Of course 100 days is just the start, too little time to determine the results (let alone the wisdom) of his decisions. But it's enough time to discern the path Obama has chosen, the overarching philosophy that will shape his administration and history's eventual judgment of it.
In a way, Obama is reversing the famous dictum of President Ronald Reagan, who said government is the problem, not the solution.
Confronting the worst economic crisis in more than a half-century, Obama is dramatically increasing the government's role in overseeing banks, helping homeowners avoid foreclosure and even determining who runs General Motors or merges with Chrysler. Pouring billions of dollars into the efforts, he is stoking a huge federal deficit that could haunt him, and the nation, if it does not recede sharply in the next few years.
In the meantime, Secretary of State Hillary Rodham Clinton told representatives from 16 major world economies Monday that the United States is moving quickly to address global warming.
At an international forum on energy and climate change organized by President Barack Obama, Clinton said the U.S. no longer doubts the urgency or magnitude of the problem.
"The United States is fully engaged and ready to lead and determined to make up for lost time both at home and abroad," Clinton said at the start of the two-day meeting. "The United States is no longer absent without leave."
Additionally, The outbreak of a flu virus that has led to a U.S. public health emergency highlights the need for a strong government commitment to scientific research, President Barack Obama said Monday. Obama promised a major investment in research and development for scientific innovation, saying the United States has fallen behind others.
"I believe it is not in our character, American character, to follow—but to lead. And it is time for us to lead once again. I am here today to set this goal: we will devote more than 3 percent of our GDP to research and development," Obama said in a speech at the annual meeting of the National Academy of Sciences.
Obama said that U.S. cases of swine flu were "not a cause for alarm" but the administration was monitoring them closely.
Keep track of what Obama has been doing since taking office:
Day 97: White House to Detail Government Response to Swine Flu (Apr. 26)
- Obama has received regular briefings from advisers on the swine flu outbreak and the White House readied guidance for Americans. The Obama administration held a briefing to outline the government's response. White House press secretary Robert Gibbs said the outbreak is serious but the public should know "it's not a time to panic."
Vice President Joe Biden said he worries about his son who is serving in Iraq, but tries to not look at the ongoing war solely as a father. Obama called Biden "very valuable" during a profile that aired on CBS News' "60 Minutes." "You know, Joe's not afraid to tell me what he thinks," Obama said. "And that's exactly what I need, and exactly what I want."
Day 96: Obama Asks for Ideas on Curbing Federal Spending (Apr. 25)
- Obama unveiled new steps to restore U.S. fiscal discipline, including support for legislation that would require Congress to pay for any new programs by raising taxes or cutting other expenditures.

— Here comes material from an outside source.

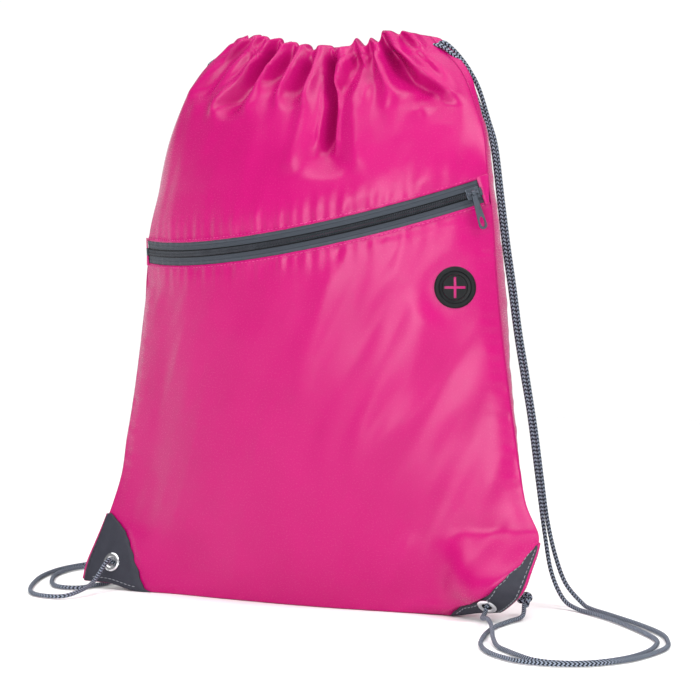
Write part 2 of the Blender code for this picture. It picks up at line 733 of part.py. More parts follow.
def corner(label, side, reach, eyelet_x, eyelet_z, panels):
    front = grid_object(f"patch_{label}_front", patch_rows(side, front_at_x, reach, 1), CHARCOAL,
                        PATCH_THICKNESS, 1)
    back = grid_object(f"patch_{label}_back", patch_rows(side, back_at_x, reach, -1), CHARCOAL,
                       PATCH_THICKNESS, 1)
    matrix = frame_at(front_at_x, eyelet_x, eyelet_z)
    for panel in (front, back, *panels):
        drill(panel, EYELET_HOLE, 0.030, matrix, f"{panel.name}_{label}_hole")
    face = PATCH_GAP + PATCH_THICKNESS + 0.0006
    rear = -EYELET_DEPTH
    turned(f"eyelet_{label}", [
        (EYELET_OUTER, face + 0.0004), (EYELET_OUTER, face), (EYELET_BARREL, face), (EYELET_BARREL, rear),
        (EYELET_BORE, rear), (EYELET_BORE, face + 0.0006), (EYELET_BARREL + 0.0002, face + 0.0012),
        (EYELET_OUTER - 0.0010, face + 0.0012)], NICKEL, matrix)
    turned(f"eyelet_washer_{label}", [
        (EYELET_OUTER, rear + 0.0012), (EYELET_OUTER, rear + 0.0002), (EYELET_BARREL + CLEARANCE, rear + 0.0002),
        (EYELET_BARREL + CLEARANCE, rear + 0.0012)], NICKEL, matrix)
    return matrix


left_eyelet = corner("left", -1, PATCH_REACH_LEFT, LEFT_EYELET_X, LEFT_EYELET_Z, (pocket_front, back_panel))
right_eyelet = corner("right", 1, PATCH_REACH_RIGHT, RIGHT_EYELET_X, RIGHT_EYELET_Z, (pocket_front, back_panel))


# ---- cords --------------------------------------------------------------------------------------
def smooth_route(route, count):
    """Evenly spaced points on a Catmull-Rom curve through the route's points."""
    points = [Vector(point) for point in route]
    fine = []
    for i in range(len(points) - 1):
        before = points[i - 1] if i else points[0] * 2 - points[1]
        after = points[i + 2] if i + 2 < len(points) else points[-1] * 2 - points[-2]
        start, end = points[i], points[i + 1]
        for s in between(0, 1, 16)[:-1]:
            fine.append(0.5 * (2 * start + (end - before) * s
                               + (2 * before - 5 * start + 4 * end - after) * s ** 2
                               + (3 * start - before - 3 * end + after) * s ** 3))
    fine.append(points[-1])
    lengths = [0.0]
    for previous, current in zip(fine, fine[1:]):
        lengths.append(lengths[-1] + (current - previous).length)
    result = []
    index = 0
    for step in range(count):
        target = lengths[-1] * step / (count - 1)
        while index < len(fine) - 2 and lengths[index + 1] < target:
            index += 1
        span = lengths[index + 1] - lengths[index]
        result.append(fine[index].lerp(fine[index + 1], (target - lengths[index]) / span))
    return result


def cord(name, route, count=CORD_POINTS):
    curve = bpy.data.curves.new(name, "CURVE")
    curve.dimensions = "3D"
    curve.bevel_depth = CORD_RADIUS
    curve.bevel_resolution = 2
    curve.use_fill_caps = True
    spline = curve.splines.new("POLY")
    spline.points.add(count - 1)
    for point, place in zip(spline.points, smooth_route(route, count)):
        point.co = (*place, 1)
    return add_object(name, curve, CORD_GREY)


TUNNEL_LIFT = 0.0042          # the two cords pass each other one above the other


def tunnel_cord(name, side, lift):
    """The stretch of one cord inside the hem: through the front, round the far side, back again."""
    def run(hem, start, end):
        route = []
        for t in between(start, end, 12):
            middle, up, outward = channel_frame(t, hem)
            route.append(middle + up * lift)
        return route
    front = run(-1, side * CHANNEL_END, -side * CHANNEL_END)
    back = run(1, -side * CHANNEL_END, side * CHANNEL_END)
    turn = (front[-1] + back[0]) / 2 + Vector((-side * 0.010, 0, -0.001))
    cord(name, front + [turn] + back, TUNNEL_POINTS)


tunnel_cord("cord_tunnel_right", 1, TUNNEL_LIFT)
tunnel_cord("cord_tunnel_left", -1, -TUNNEL_LIFT)


def tunnel_mouth(side, hem, lift):
    """Two points straight out of a hem's end, where a free strand meets the cord in the tunnel."""
    middle, up, outward = channel_frame(side * CHANNEL_END, hem)
    nearer, _, _ = channel_frame(side * (CHANNEL_END - 0.02), hem)
    direction = (middle - nearer).normalized()
    return [middle + up * lift + direction * away for away in (CLEARANCE * 3, 0.005)]


RIGHT_FRONT_ROUTE = [
    (0.0860, 0.0100, 0.3815), (0.0930, 0.0140, 0.3757), (0.0990, 0.0186, 0.3687), (0.1020, 0.0215, 0.3597),
    (0.1042, 0.0240, 0.3500),
    (0.1115, 0.0260, 0.3310), (0.1171, 0.0262, 0.3130), (0.1218, 0.0262, 0.2790), (0.1257, 0.0270, 0.2460),
    (0.1292, 0.0290, 0.2180), (0.1330, 0.0310, 0.1860), (0.1369, 0.0330, 0.1590), (0.1415, 0.0350, 0.1290),
    (0.1463, 0.0390, 0.0820), (0.1491, 0.0430, 0.0500), (0.1530, 0.0455, 0.0240), (0.1635, 0.0425, 0.0070),
    (0.1780, 0.0350, 0.0020), (0.1990, 0.0190, 0.0020), (0.2280, -0.0060, 0.0020), (0.2660, -0.0450, 0.0020),
    (0.2840, -0.0690, 0.0020), (0.2920, -0.0900, 0.0020), (0.2970, -0.1150, 0.0020), (0.2960, -0.1420, 0.0020),
    (0.2860, -0.1670, 0.0020), (0.2690, -0.1780, 0.0020), (0.2520, -0.1765, 0.0020), (0.2370, -0.1660, 0.0020),
    (0.2220, -0.1530, 0.0020), (0.2060, -0.1370, 0.0020), (0.1930, -0.1180, 0.0040), (0.1790, -0.0930, 0.0070),
    (0.1640, -0.0700, 0.0076), (0.1520, -0.0540, 0.0050),
]
RIGHT_REAR_ROUTE = [
    (0.0850, 0.0150, 0.3840), (0.0900, 0.0190, 0.3795), (0.0945, 0.0240, 0.3725), (0.0990, 0.0280, 0.3640),
    (0.1040, 0.0315, 0.3520),
    (0.1098, 0.0345, 0.3310), (0.1152, 0.0350, 0.3130), (0.1200, 0.0350, 0.2790), (0.1245, 0.0355, 0.2460),
    (0.1283, 0.0370, 0.2180), (0.1323, 0.0385, 0.1860), (0.1364, 0.0405, 0.1590), (0.1420, 0.0430, 0.1200),
    (0.1454, 0.0455, 0.0880), (0.1476, 0.0495, 0.0600), (0.1515, 0.0535, 0.0360), (0.1590, 0.0550, 0.0160),
    (0.1740, 0.0500, 0.0040), (0.1850, 0.0410, 0.0020), (0.2090, 0.0210, 0.0020), (0.2450, -0.0100, 0.0020),
    (0.2740, -0.0400, 0.0020), (0.2910, -0.0680, 0.0020), (0.3000, -0.0900, 0.0020), (0.3030, -0.1170, 0.0020),
    (0.3010, -0.1460, 0.0020), (0.2900, -0.1710, 0.0020), (0.2710, -0.1840, 0.0020), (0.2480, -0.1850, 0.0020),
    (0.2270, -0.1740, 0.0020), (0.2100, -0.1590, 0.0020), (0.1960, -0.1400, 0.0020), (0.1860, -0.1200, 0.0020),
    (0.1750, -0.0920, 0.0020), (0.1670, -0.0640, 0.0020), (0.1640, -0.0380, 0.0020), (0.1640, -0.0200, 0.0030),
]
LEFT_FRONT_ROUTE = [
    (-0.0950, 0.0105, 0.3740), (-0.1040, 0.0165, 0.3695), (-0.1080, 0.0280, 0.3600), (-0.1095, 0.0400, 0.3470),
    (-0.1120, 0.0520, 0.3150), (-0.1150, 0.0580, 0.2800), (-0.1190, 0.0630, 0.2400), (-0.1240, 0.0650, 0.2000),
    (-0.1300, 0.0670, 0.1600), (-0.1370, 0.0690, 0.1200), (-0.1450, 0.0710, 0.0800), (-0.1540, 0.0730, 0.0440),
    (-0.1660, 0.0780, 0.0160), (-0.1800, 0.0830, 0.0040), (-0.2000, 0.0840, 0.0042), (-0.2220, 0.0770, 0.0053),
    (-0.2390, 0.0620, 0.0036), (-0.2480, 0.0430, 0.0020), (-0.2420, 0.0140, 0.0020), (-0.2310, -0.0150, 0.0020),
    (-0.2110, -0.0520, 0.0020), (-0.1920, -0.0790, 0.0020), (-0.1740, -0.0900, 0.0020), (-0.1580, -0.0880, 0.0024),
    (-0.1540, -0.0720, 0.0050), (-0.1570, -0.0520, 0.0090),
]
LEFT_REAR_ROUTE = [
    (-0.0905, 0.0135, 0.3740), (-0.0965, 0.0185, 0.3715), (-0.1000, 0.0275, 0.3665), (-0.1015, 0.0380, 0.3595),
    (-0.1045, 0.0510, 0.3440),
    (-0.1080, 0.0600, 0.3150), (-0.1110, 0.0660, 0.2800), (-0.1150, 0.0700, 0.2400), (-0.1200, 0.0720, 0.2000),
    (-0.1260, 0.0740, 0.1600), (-0.1330, 0.0760, 0.1200), (-0.1410, 0.0780, 0.0800), (-0.1500, 0.0810, 0.0440),
    (-0.1620, 0.0870, 0.0160), (-0.1760, 0.0920, 0.0030), (-0.1960, 0.0910, 0.0020), (-0.2150, 0.0820, 0.0020),
    (-0.2310, 0.0660, 0.0020), (-0.2400, 0.0420, 0.0020), (-0.2340, 0.0120, 0.0020), (-0.2180, -0.0170, 0.0020),
    (-0.2020, -0.0380, 0.0020), (-0.1880, -0.0470, 0.0020), (-0.1760, -0.0440, 0.0020), (-0.1730, -0.0280, 0.0020),
    (-0.1730, -0.0100, 0.0020), (-0.1710, 0.0020, 0.0050),
]


def through_eyelet(matrix):
    """Two points in front of an eyelet and two behind it, on its axis."""
    return [matrix @ Vector((0, 0, height)) for height in (0.008, 0.002, -0.009, -0.0155)]


def knot(name, place):
    """The overhand knot that joins a cord's two ends behind its eyelet."""
    mesh = bpy.data.meshes.new(name)
    bm = bmesh.new()
    bmesh.ops.create_uvsphere(bm, u_segments=12, v_segments=8, radius=KNOT_RADIUS)
    bmesh.ops.scale(bm, vec=(1.15, 1.0, 0.85), verts=bm.verts)
    bm.to_mesh(mesh)
    bm.free()
    mesh.shade_smooth()
    thing = add_object(name, mesh, CORD_GREY)
    thing.location = place
    return thing


RIGHT_KNOT = Vector((0.1560, 0.0000, 0.0110))
LEFT_KNOT = Vector((-0.1600, 0.0060, 0.0150))


def toward(start, end, short):
    """The point short of end on the way from start."""
    return end + (Vector(start) - end).normalized() * short


def strands(label, side, lift, eyelet, front_route, rear_route, knot_place):
    knot(f"knot_{label}", knot_place)
    entry = through_eyelet(eyelet)
    front = [*tunnel_mouth(side, -1, lift), *front_route, *entry]
    front.append(toward(entry[-1], knot_place, KNOT_RADIUS * 1.2 + CLEARANCE))
    cord(f"cord_{label}_front", front)
    rear = [*tunnel_mouth(side, 1, lift), *rear_route]
    rear.append(toward(rear_route[-1], knot_place, KNOT_RADIUS * 1.2 + CLEARANCE))
    cord(f"cord_{label}_rear", rear)


strands("right", 1, TUNNEL_LIFT, right_eyelet, RIGHT_FRONT_ROUTE, RIGHT_REAR_ROUTE, RIGHT_KNOT)
strands("left", -1, -TUNNEL_LIFT, left_eyelet, LEFT_FRONT_ROUTE, LEFT_REAR_ROUTE, LEFT_KNOT)
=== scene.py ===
"""Drawstring backpack: the looks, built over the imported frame. Metres, +Z up, the front faces -Y."""
from math import atan2, copysign, cos, exp, pi, radians, sin, sqrt

import bmesh
import bpy
from mathutils import Matrix, Vector, noise


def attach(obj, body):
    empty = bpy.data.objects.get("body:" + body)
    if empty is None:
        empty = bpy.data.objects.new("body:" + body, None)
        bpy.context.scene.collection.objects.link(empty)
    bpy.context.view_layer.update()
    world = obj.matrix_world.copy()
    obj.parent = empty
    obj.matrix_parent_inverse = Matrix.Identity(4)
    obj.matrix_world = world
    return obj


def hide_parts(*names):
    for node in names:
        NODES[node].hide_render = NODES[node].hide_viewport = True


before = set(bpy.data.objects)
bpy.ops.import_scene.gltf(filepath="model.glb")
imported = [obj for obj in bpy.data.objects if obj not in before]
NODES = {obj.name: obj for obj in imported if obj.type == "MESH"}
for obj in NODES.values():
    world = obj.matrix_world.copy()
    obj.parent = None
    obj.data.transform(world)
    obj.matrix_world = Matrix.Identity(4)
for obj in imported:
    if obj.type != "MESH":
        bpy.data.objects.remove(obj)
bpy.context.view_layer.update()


# ---- camera ----
CAMERA_AIM = (0.0155, 0.0092, 0.1736)
LIGHT_AIM = (0, 0, 0.18)


def stand(name, data, aim, azimuth, elevation, distance):
    """Stand a camera or light off the point aim, azimuth degrees right of the front, and turn it there."""
    a, e = radians(azimuth), radians(elevation)
    direction = Vector((sin(a) * cos(e), -cos(a) * cos(e), sin(e)))
    thing = bpy.data.objects.new(name, data)
    thing.location = Vector(aim) + direction * distance
    thing.rotation_euler = (-direction).to_track_quat("-Z", "Y").to_euler()
    bpy.context.scene.collection.objects.link(thing)
    return thing


def make_camera():
    data = bpy.data.cameras.new("camera")
    data.lens = 163.98
    data.sensor_width = 36.0
    data.clip_end = 50.0
    bpy.context.scene.camera = stand("camera", data, CAMERA_AIM, 30, 3.4, 2.2)


make_camera()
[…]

Acknowledging that he had spent heavily to confront a historic economic crisis since taking office, Obama said the country was on an unsustainable course and would have to make hard choices to bring the budget under control.
- Obama announced a plan for federal workers to propose ways to improve their agencies' and departments' budgets. The president said employees' ideas would be key as his Cabinet officials cut millions from the federal budget and trim the deficit.

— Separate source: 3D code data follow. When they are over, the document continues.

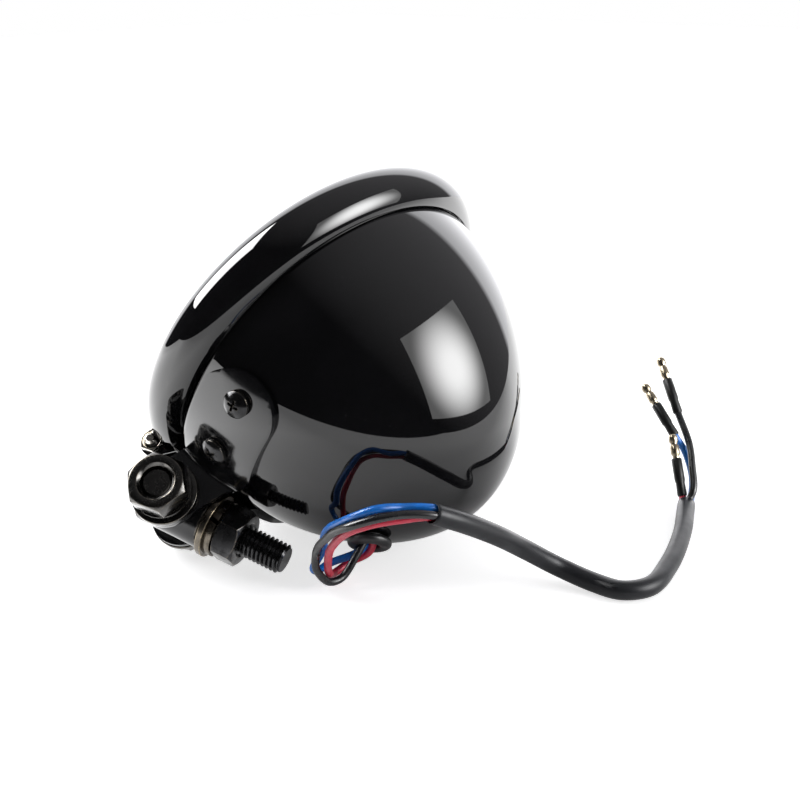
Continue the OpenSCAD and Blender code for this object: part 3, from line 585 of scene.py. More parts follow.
def make_groups():
    """Effects that several finishes share."""
    tree, ins, outs = node_group(
        "Mottle", [("Scale", "Float", 100.0), ("Low", "Float", 0.4), ("High", "Float", 0.6)],
        [("Mask", "Float")])
    spot = add(tree, "TexCoord").outputs["Object"]
    noise = noise_of(tree, spot, ins.outputs["Scale"], 5.0, 0.6)
    level = add(tree, "MapRange", {"Value": noise, "From Min": ins.outputs["Low"],
                                   "From Max": ins.outputs["High"]})
    tree.links.new(level.outputs["Result"], outs.inputs["Mask"])

    tree, ins, outs = node_group(
        "Skin", [("Scale", "Float", 600.0), ("Strength", "Float", 0.1), ("Depth", "Float", 0.00003)],
        [("Normal", "Vector")])
    spot = add(tree, "TexCoord").outputs["Object"]
    noise = noise_of(tree, spot, ins.outputs["Scale"], 3.0)
    bump = add(tree, "Bump", {"Height": noise, "Strength": ins.outputs["Strength"],
                              "Distance": ins.outputs["Depth"]})
    tree.links.new(bump.outputs["Normal"], outs.inputs["Normal"])

    tree, ins, outs = node_group(
        "Edge Wear", [("Scale", "Float", 900.0), ("Amount", "Float", 0.5)], [("Mask", "Float")])
    spot = add(tree, "TexCoord").outputs["Object"]
    edge = add(tree, "Attribute", attribute_name="worn_edge").outputs["Fac"]
    noise = noise_of(tree, spot, ins.outputs["Scale"], 4.0)
    level = add(tree, "MapRange", {"Value": noise, "From Min": 0.35, "From Max": 0.6})
    share = product(tree, level.outputs["Result"], ins.outputs["Amount"])
    tree.links.new(product(tree, share, edge), outs.inputs["Mask"])

    tree, ins, outs = node_group(
        "Dust", [("Scale", "Float", 700.0), ("Size", "Float", 0.12)], [("Mask", "Float")])
    spot = add(tree, "TexCoord").outputs["Object"]
    cells = add(tree, "TexVoronoi", {"Vector": spot, "Scale": ins.outputs["Scale"]})
    speck = add(tree, "Math", {0: cells.outputs["Distance"], 1: ins.outputs["Size"]},
                operation="LESS_THAN")
    patch = noise_of(tree, spot, 60.0, 2.0)
    few = add(tree, "Math", {0: patch, 1: 0.6}, operation="GREATER_THAN")
    tree.links.new(product(tree, speck.outputs[0], few.outputs[0]), outs.inputs["Mask"])


def group(tree, name, **values):
    node = tree.nodes.new("ShaderNodeGroup")
    node.node_tree = bpy.data.node_groups[name]
    for key, value in values.items():
        node.inputs[key].default_value = value
    return node.outputs[0]


def blended(tree, mask, low, high):
    """Colour between two, by a mask. Either may be a socket or a colour."""
    node = tree.nodes.new("ShaderNodeMix")
    node.data_type = "RGBA"
    tree.links.new(mask, node.inputs[0])
    for slot, source in ((6, low), (7, high)):
        if hasattr(source, "links"):
            tree.links.new(source, node.inputs[slot])
        else:
            node.inputs[slot].default_value = (*source, 1.0)
    return node.outputs[2]


def shade(rgb, factor):
    return tuple(min(1.0, c * factor) for c in rgb)


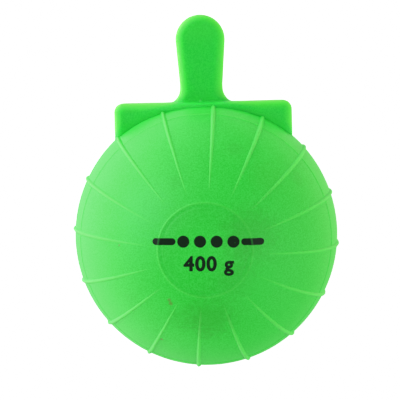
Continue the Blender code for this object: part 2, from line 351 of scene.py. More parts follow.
def skin_profile():
    """The skin's section, down its outside, in through the filling hole and up its inside."""
    last = pi - atan2(plug_high.x + PLUG_GAP, CENTRE.z)
    angles = {round(i * COARSE_STEP, 6) for i in range(int(last / COARSE_STEP))}
    for middle, width, _ in mould_lines:
        half = width / 2 / BALL_RADIUS
        angles -= {angle for angle in angles if abs(angle - middle) < FINE_REACH * half}
        angles |= {middle + half * i / FINE_STEPS for i in range(-FINE_STEPS, FINE_STEPS + 1)}
    profile = [outside(angle) for angle in sorted(angles) if angle < last - LIP_STEP]
    seat = PLUG_SEAT - CENTRE.z
    profile.append((plug_high.x + PLUG_GAP, -CENTRE.z))
    profile.append((plug_high.x + PLUG_GAP, seat))
    profile.append((HOLE_RADIUS, seat))
    cavity = BALL_RADIUS - WALL
    start = pi - asin(HOLE_RADIUS / cavity)
    for i in range(CAVITY_STEPS):
        angle = start * (1 - i / CAVITY_STEPS)
        profile.append((cavity * sin(angle), cavity * cos(angle)))
    profile.append((0.0, cavity))
    return profile


def bar_half(x, thickness=BAR_THICKNESS, swell=BAR_SWELL, reach=BAR_SWELL_REACH):
    """Half the finger bar's thickness at x: it is thickest in its middle. All in millimetres."""
    return thickness / 2 + swell * math("EXPONENT", 0.0 - (x / reach) ** 2.0)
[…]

- The President reiterates a theme that has been a hallmark of his career, namely that "old habits and stale thinking" will simply not help us solve the new and immense problems our country faces. (Watch the Video Here)
Day 95: Obama Bipartisanship Push has Mixed Success (Apr. 24)
- Obama swept into office with a lofty promise to bridge the capital's fierce partisan divide. Easier said than done. "Old habits are hard to break," the new president acknowledged in February as reality set in just weeks after he took office.
- Obama faces a dilemma as he prepares to issue an annual presidential statement on the World War I-era killings of Armenians by Ottoman Turks. Referring to the killings as genocide could upend recent pledges of a closer partnership with Turkey, a vital U.S. ally in a critical region. Steering around the word would break his unequivocal campaign pledges to recognize the killings as genocide.